According to the report, since the last peer review Sweden has improved the way it communicates with its partners about aid conditions, thus implementing the 2009 DAC recommendation. Sweden’s aid conditions are drawn from its partners’ results frameworks and harmonised with other donors, where possible.
The last peer review recommended that Sweden improve transparency to partners over how it assesses their progress in meeting its aid conditions. This was in response to criticism from partners that there was insufficient communication on Sweden’s decisions (OECD, 2009). Sweden has acted on this – its Open Aid website clearly documents communications with governments such as Tanzania, Mali and Burkina Faso in the form of letters and memos in which it outlines its conditionality assessments.
Sweden uses results-based conditionality in several of its partnerships. In Bangladesh, for example, it provides sector budget support to education with half of the funds paid upfront and the other half released on the achievement of specified results. In Uganda, Sweden is supporting an output-based voucher programme in the health sector together with the World Bank Global Partnership for Output Based Aid (GPOBA), USAID and the Government of Uganda/Ministry of Health.

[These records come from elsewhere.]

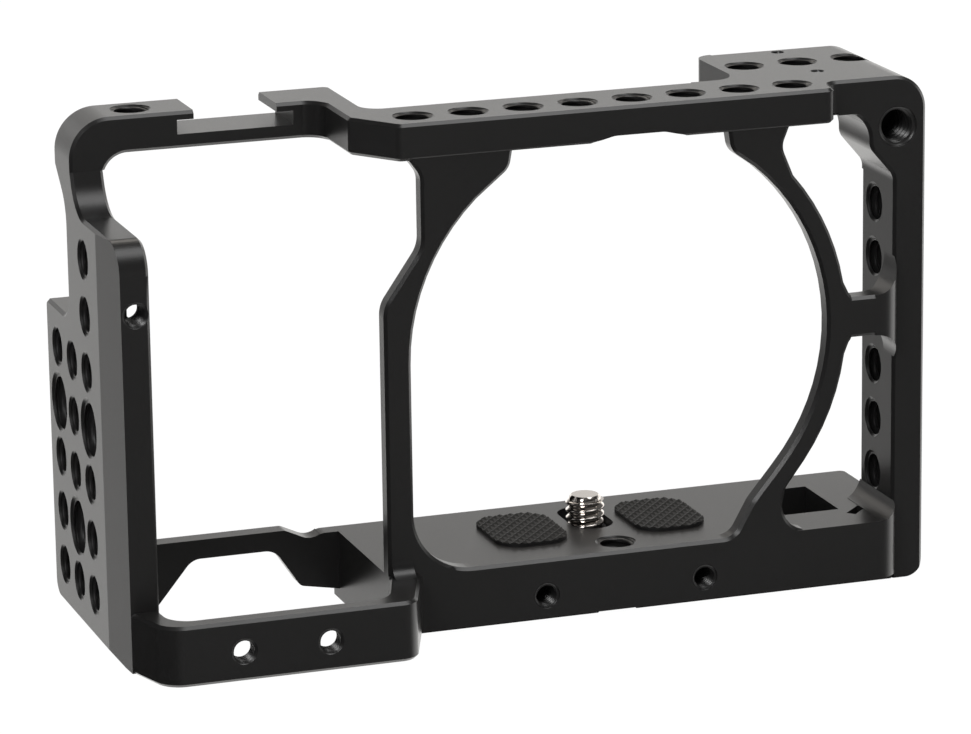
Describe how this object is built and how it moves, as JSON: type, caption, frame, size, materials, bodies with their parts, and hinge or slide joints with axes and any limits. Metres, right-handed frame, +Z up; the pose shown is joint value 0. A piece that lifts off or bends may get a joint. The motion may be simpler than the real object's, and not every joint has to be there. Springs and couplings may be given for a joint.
{
  "type": "camera cage",
  "caption": "Milled aluminium cage for a small mirrorless camera, with rows of threaded holes, a lens ring, a grip opening, an accessory shoe and a captive camera screw.",
  "frame": {"origin": "centre of the footprint of the whole cage, on the plane that its base stands on", "axes": "+X from the grip side to the side rail, as seen from the front of the camera with +X to the right; +Y from the lens side to the back of the camera; +Z up"},
  "size_m": [0.136, 0.0546, 0.0834],
  "materials": {
    "anodised": "fine bead-blasted black anodising",
    "pad_rubber": "matte, finely knurled",
    "washer_steel": "satin",
    "clip_steel": "dark oxide",
    "screw_steel": "bright nickel plating"
  },
  "bodies": {
    "frame": {"grip_side_plate": "anodised", "top_left_arm": "anodised", "accessory_shoe": "anodised", "jog_block": "anodised", "top_bar": "anodised", "top_right_block": "anodised", "rail_shoulder": "anodised", "side_rail": "anodised", "lens_ring_left": "anodised", "lens_ring_right": "anodised", "ring_bridge": "anodised", "base_plate": "anodised", "base_corner": "anodised", "grip_guard": "anodised", "rear_bar": "anodised", "left_pad": "pad_rubber", "right_pad": "pad_rubber"},
    "washer_body": {"screw_washer": "washer_steel"},
    "clip_body": {"retaining_clip": "clip_steel"},
    "screw_body": {"camera_screw": "screw_steel"}
  },
  "joints": [
    {"name": "screw_slide", "type": "slide", "parent": "frame", "child": "washer_body", "axis": [0, 1, 0], "range_m": [-0.003, 0.003]},
    {"name": "screw_lift", "type": "slide", "parent": "washer_body", "child": "clip_body", "axis": [0, 0, 1], "range_m": [-0.0032, 0.0012]},
    {"name": "screw_turn", "type": "hinge", "parent": "clip_body", "child": "screw_body", "pos_m": [0.01495, 0.0055, 0], "axis": [0, 0, 1], "continuous": true}
  ]
}
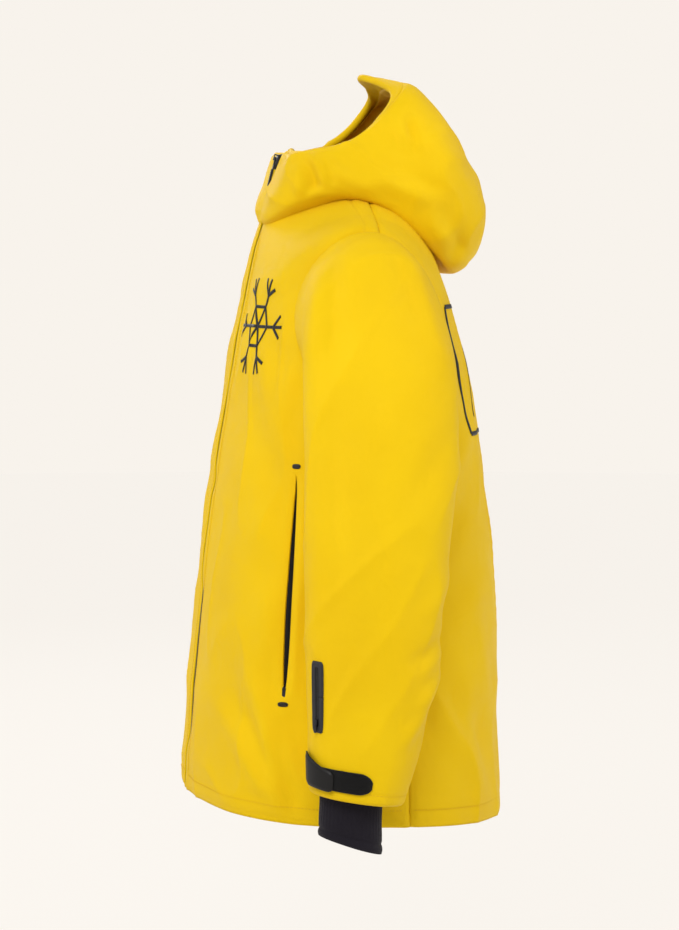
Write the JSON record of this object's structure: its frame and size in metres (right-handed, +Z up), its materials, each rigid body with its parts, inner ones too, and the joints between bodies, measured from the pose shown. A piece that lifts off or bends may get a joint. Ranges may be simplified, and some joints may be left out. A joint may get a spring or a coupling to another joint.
{
  "type": "ski jacket",
  "caption": "Hooded insulated ski jacket, zipped up, with high collar, set-in sleeves, wrist gaiters, cuff tabs, zipped hand and forearm pockets and a snow skirt inside.",
  "frame": {"origin": "middle of the neck opening, level with the neck end of the shoulder seams, where a coat hanger's hook rises", "axes": "+Z up, -Y the front of the jacket, +X the wearer's left"},
  "size_m": [0.6638, 0.3578, 0.8529],
  "materials": {
    "yellow_shell": "tightly woven stretch outer fabric with a soft sheen, sunflower yellow",
    "lining": "smooth woven lining, deep amber yellow",
    "wrist_knit": "smooth stretch knit, blue black",
    "zip_tape": "woven zip tape with a polyurethane film, black",
    "zip_slider": "die-cast slider, black lacquer",
    "zip_box": "moulded zip box, black",
    "zip_pull": "moulded rubber pull with a grey centre",
    "inner_fabric": "brushed tricot, black",
    "hook_and_loop": "hook and loop tape, black",
    "cuff_tab": "moulded cuff tab, matt black",
    "bartack": "dense satin stitching, black",
    "pocket_welt": "heat-bonded pocket frame, satin black",
    "hanger_loop": "woven tape, black",
    "gripper": "silicone-backed elastic, black"
  },
  "bodies": {
    "torso": {"front_shell_left": "yellow_shell", "front_shell_right": "yellow_shell", "front_lining_left": "lining", "front_lining_right": "lining", "back_shell": "yellow_shell", "back_lining": "lining", "main_zip_tape_left": "zip_tape", "main_zip_tape_right": "zip_tape", "main_zip_box": "zip_box", "wind_flap": "yellow_shell", "chin_guard": "inner_fabric", "collar_shell": "yellow_shell", "collar_lining": "lining", "hanger_loop": "hanger_loop", "hand_pocket_zip_left": "zip_tape", "hand_pocket_zip_right": "zip_tape", "hand_pocket_bag_left": "inner_fabric", "hand_pocket_bag_right": "inner_fabric", "hand_pocket_top_tack_left": "bartack", "hand_pocket_top_tack_right": "bartack", "hand_pocket_bottom_tack_left": "bartack", "hand_pocket_bottom_tack_right": "bartack", "snow_skirt": "inner_fabric", "snow_skirt_gripper": "gripper"},
    "zip_slider": {"main_zip_slider": "zip_slider"},
    "zip_pull": {"main_zip_pull": "zip_pull"},
    "hood": {"hood_shell": "yellow_shell", "hood_lining": "lining"},
    "hand_pocket_slider_left": {"hand_pocket_slider_left": "zip_slider"},
    "sleeve_left": {"sleeve_shell_left": "yellow_shell", "sleeve_lining_left": "lining", "wrist_gaiter_left": "wrist_knit", "cuff_loop_patch_left": "hook_and_loop", "sleeve_pocket_welt": "pocket_welt", "sleeve_pocket_zip": "zip_slider"},
    "cuff_tab_left": {"cuff_tab_left": "cuff_tab", "cuff_hook_pad_left": "hook_and_loop"},
    "hand_pocket_slider_right": {"hand_pocket_slider_right": "zip_slider"},
    "sleeve_right": {"sleeve_shell_right": "yellow_shell", "sleeve_lining_right": "lining", "wrist_gaiter_right": "wrist_knit", "cuff_loop_patch_right": "hook_and_loop"},
    "cuff_tab_right": {"cuff_tab_right": "cuff_tab", "cuff_hook_pad_right": "hook_and_loop"},
    "forearm_pocket_slider": {"sleeve_pocket_slider": "zip_slider"}
  },
  "joints": [
    {"name": "main_zip", "type": "hinge", "parent": "torso", "child": "zip_slider", "pos_m": [0, 3.615, -0.87], "axis": [1, 0, 0], "range_deg": [0, 10.69]},
    {"name": "zip_pull_swing", "type": "hinge", "parent": "zip_slider", "child": "zip_pull", "pos_m": [0, -0.07432, 0.04752], "axis": [-1, 0, 0], "range_deg": [0, 110]},
    {"name": "hood_lift", "type": "hinge", "parent": "torso", "child": "hood", "pos_m": [0, 0, 0.02], "axis": [1, 0, 0], "range_deg": [0, 40]},
    {"name": "shoulder_left", "type": "hinge", "parent": "torso", "child": "sleeve_left", "pos_m": [0.21, -0.005, -0.036], "axis": [0, -1, 0], "range_deg": [0, 50]},
    {"name": "shoulder_right", "type": "hinge", "parent": "torso", "child": "sleeve_right", "pos_m": [-0.21, -0.005, -0.036], "axis": [0, 1, 0], "range_deg": [0, 50]},
    {"name": "cuff_tab_left", "type": "hinge", "parent": "sleeve_left", "child": "cuff_tab_left", "pos_m": [0.27452, -0.08688, -0.6082], "axis": [0.0262, 0.017, -0.9995], "range_deg": [0, 75]},
    {"name": "cuff_tab_right", "type": "hinge", "parent": "sleeve_right", "child": "cuff_tab_right", "pos_m": [-0.27452, -0.08688, -0.6082], "axis": [0.0262, -0.017, 0.9995], "range_deg": [0, 75]},
    {"name": "hand_pocket_zip_left", "type": "slide", "parent": "torso", "child": "hand_pocket_slider_left", "axis": [-0.0176, 0.0634, 0.9978], "range_m": [0, 0.2345]},
    {"name": "hand_pocket_zip_right", "type": "slide", "parent": "torso", "child": "hand_pocket_slider_right", "axis": [0.0176, 0.0634, 0.9978], "range_m": [0, 0.2345]},
    {"name": "forearm_pocket_zip", "type": "slide", "parent": "sleeve_left", "child": "forearm_pocket_slider", "axis": [-0.0252, -0.0007, 0.9997], "range_m": [0, 0.055]}
  ]
}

The DAC Review of Sweden, known as Peer Review of Sweden took place over an eight month period, including visits to Stockholm, Uganda and the Democratic Republic of Congo, culminating on September 11, 2013 with the DAC peer review meeting in Paris. Belgium and the United Kingdom acted as peer examiners, with facilitation and analysis provided by the OECD Secretariat.
Peer review has been used at the OECD since the organisation was created more than 50 years ago. It has evolved over time to take account of new developments, including the involvement of civil society, business and labour. One measure of the success of the OECD peer review process is that other international organisations have also adopted the method, although the practice has been most extensively developed at the OECD. More recently, members of the New Partnership for African Development (NEPAD) have asked the OECD to help them bring peer review to their region.